# Is Model 3 missing time to destination?



## Bobweiser (Jan 4, 2021)

I own a 2015 Model S and just got my wife a Model 3. On the "S", if I drive it to any destination, say Walgreens, when I get there I can quickly look and see how many minutes it took me
to get there. This is without keying in Walgreens as a trip and destination when I started out. Whenever I drive the "S" anywhere, it automatically tells me how long the trip took. I can
not find this information out on the Model 3 and just wonder if I don't know where to find it. BTW, this is my first post on Tesla Owners Online after just joining and I think it's great!


----------



## FRC (Aug 4, 2018)

Welcome to the forum! The trip info you want is shown on the trip cards that can be pulled up with a swipe to the right on the visualization screen. This latest software update has made the swipe a bit touchy, but trust me, the cards are there. Place your finger below the picture of your car on the white area to the bottom left and swipe right. [after a few tries] This will bring up a trip card showing since you left. A swipe up from there will show since last charge, another swipe up gives a trip meter you can name and reset as needed, one more swipe gives since inception numbers. A left swipe on the visualization screen shows tire pressures. Good luck!


----------



## Bigriver (Jan 26, 2018)

FRC said:


> A swipe up from there will show since last charge, another swipe up gives a trip meter you can name and reset as needed, one more swipe gives since inception numbers.

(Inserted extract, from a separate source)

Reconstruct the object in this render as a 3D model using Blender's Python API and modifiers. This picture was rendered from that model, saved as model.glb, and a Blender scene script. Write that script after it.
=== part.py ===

I would add that these trip meters are actually identical to the model S except that you can't see them all at once. Also, the last 2 can be renamed. I think many of us use one of them to keep stats of the car since it was new.


----------



## Bobweiser (Jan 4, 2021)

Thank you FRC and Bigriver. This worked fine. I usually use the B trip meter to keep up with monthly mileage and Trip A for random trips. Sorry for the delay in getting this "THANK YOU" to you.


----------



## FRC (Aug 4, 2018)

Bobweiser said:


> Thank you FRC and Bigriver. This worked fine. I usually use the B trip meter to keep up with monthly mileage and Trip A for random trips. Sorry for the delay in getting this "THANK YOU" to you.


You're welcome, and welcome to the forum. BTW, if you want to be certain that a specific member sees your post, type ...Your welcome @Bobweiser.


----------